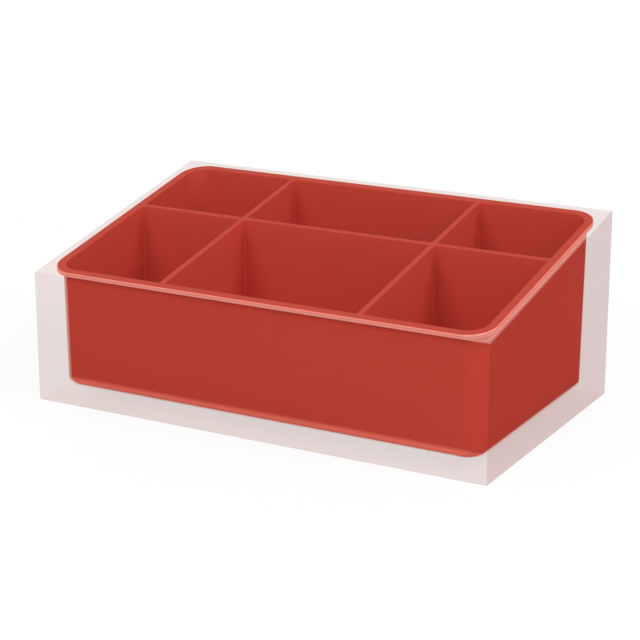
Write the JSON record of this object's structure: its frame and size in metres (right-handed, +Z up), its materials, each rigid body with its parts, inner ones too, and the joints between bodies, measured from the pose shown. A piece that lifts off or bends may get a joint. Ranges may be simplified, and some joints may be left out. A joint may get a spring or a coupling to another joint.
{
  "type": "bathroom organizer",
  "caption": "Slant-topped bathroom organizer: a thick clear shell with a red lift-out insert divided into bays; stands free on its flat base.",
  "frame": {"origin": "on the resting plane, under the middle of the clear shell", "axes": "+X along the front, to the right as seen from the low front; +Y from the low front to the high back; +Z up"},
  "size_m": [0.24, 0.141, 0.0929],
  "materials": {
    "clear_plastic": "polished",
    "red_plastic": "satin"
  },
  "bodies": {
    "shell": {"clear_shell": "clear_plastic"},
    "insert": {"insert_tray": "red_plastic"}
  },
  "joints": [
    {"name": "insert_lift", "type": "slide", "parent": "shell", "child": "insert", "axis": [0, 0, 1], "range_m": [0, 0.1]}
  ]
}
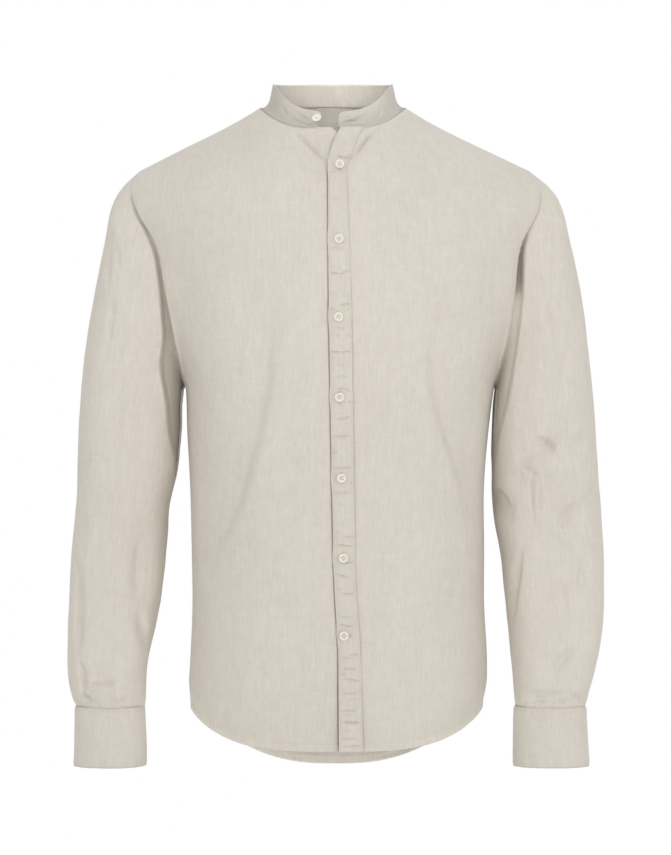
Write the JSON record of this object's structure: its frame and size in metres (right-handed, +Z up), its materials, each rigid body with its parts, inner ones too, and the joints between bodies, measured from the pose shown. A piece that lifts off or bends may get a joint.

**AIM OF THE EXERCISE**
Write out each line of the data above again, exactly as given.

**OUTPUT BELOW**
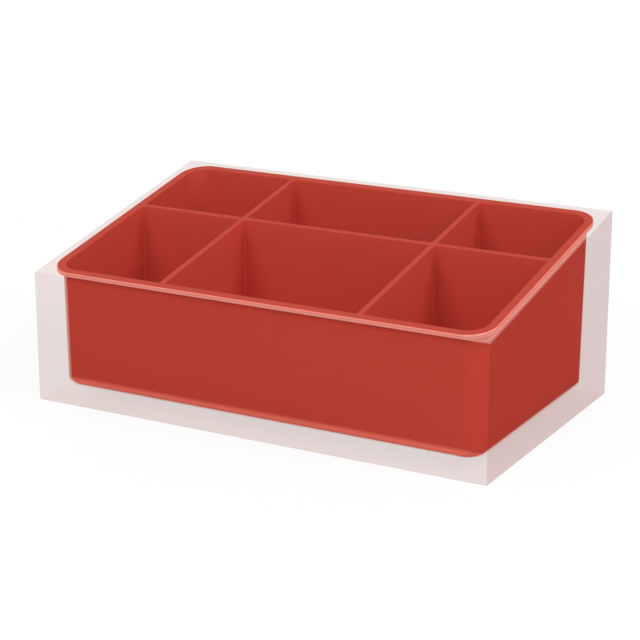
Write the JSON record of this object's structure: its frame and size in metres (right-handed, +Z up), its materials, each rigid body with its parts, inner ones too, and the joints between bodies, measured from the pose shown. A piece that lifts off or bends may get a joint. Ranges may be simplified, and some joints may be left out. A joint may get a spring or a coupling to another joint.
{
  "type": "bathroom organizer",
  "caption": "Slant-topped bathroom organizer: a thick clear shell with a red lift-out insert divided into bays; stands free on its flat base.",
  "frame": {"origin": "on the resting plane, under the middle of the clear shell", "axes": "+X along the front, to the right as seen from the low front; +Y from the low front to the high back; +Z up"},
  "size_m": [0.24, 0.141, 0.0929],
  "materials": {
    "clear_plastic": "polished",
    "red_plastic": "satin"
  },
  "bodies": {
    "shell": {"clear_shell": "clear_plastic"},
    "insert": {"insert_tray": "red_plastic"}
  },
  "joints": [
    {"name": "insert_lift", "type": "slide", "parent": "shell", "child": "insert", "axis": [0, 0, 1], "range_m": [0, 0.1]}
  ]
}
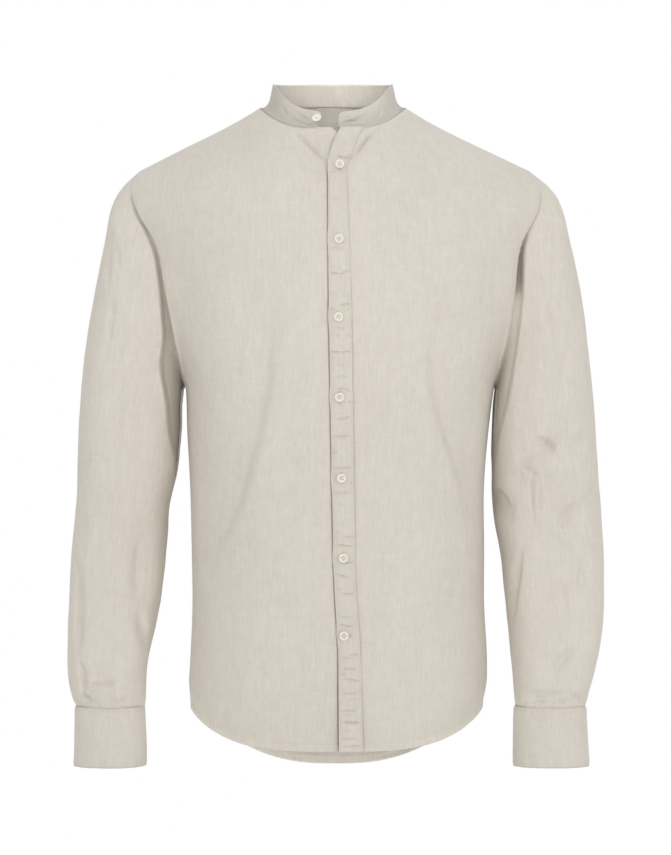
Write the JSON record of this object's structure: its frame and size in metres (right-handed, +Z up), its materials, each rigid body with its parts, inner ones too, and the joints between bodies, measured from the pose shown. A piece that lifts off or bends may get a joint.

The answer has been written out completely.